Since \begin{align*}45^{\circ}\end{align*} gives the greatest range, what kind of range will smaller and larger angles than \begin{align*}45^{\circ}\end{align*} give? Forty-five degrees is an optimum condition and we notice that for \begin{align*}\theta=30^{\circ}\end{align*} and \begin{align*}\theta=60^{\circ}\end{align*} (equally distributed about \begin{align*}45^{\circ}\end{align*} we have \begin{align*}2 \theta = 2(30^{\circ})= 60^{\circ}\end{align*}, and \begin{align*}2 \theta = 2(60^{\circ}) = 120^{\circ}\end{align*} which gives \begin{align*}\sin 60^{\circ} = \sin 120^{\circ}\end{align*}. The implication is that the range is the same for angles \begin{align*} (45^{\circ}+ \theta)\end{align*} and \begin{align*} (45^{\circ}- \theta)\end{align*}. This condition can be readily proven with a bit of trigonometry: Is \begin{align*}\sin (2(45^{\circ}+\theta)) = \sin(2(45^{\circ}-\theta))\end{align*} an identity? The distribution gives \begin{align*}\sin(90^{\circ}+2 \theta) = \sin (90^{\circ}-2 \theta)\end{align*}, which after expansion gives: \begin{align*}\cos (2 \theta) = \cos (2 \theta)\end{align*} and confirms the statement is an identity.

Lastly, we consider expressing \begin{align*}y\end{align*} as a function of \begin{align*}x\end{align*}, rather than \begin{align*}t\end{align*}.

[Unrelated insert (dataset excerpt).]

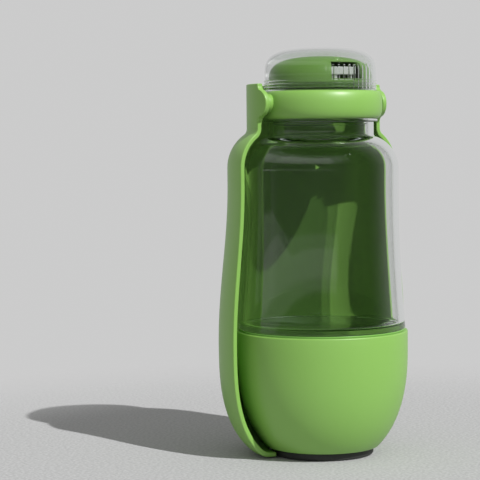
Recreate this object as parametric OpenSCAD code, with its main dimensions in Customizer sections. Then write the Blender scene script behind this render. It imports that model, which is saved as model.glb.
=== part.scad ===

By solving equation 1 for \begin{align*}t\end{align*} and substituting the result into equation 2, we have, after recalling \begin{align*}\tan \theta=\frac{\sin \theta}{\cos \theta}\end{align*},

\begin{align*}y_f=\frac{1}{2}g\frac{(\Delta x)^2}{(v \cos \theta)^2} + \Delta x \tan \theta + y_i\end{align*}

If \begin{align*}X_i = 0\end{align*} then \begin{align*}\Delta x\end{align*} above can be replaced with \begin{align*}X\end{align*}, or \begin{align*}R\end{align*}.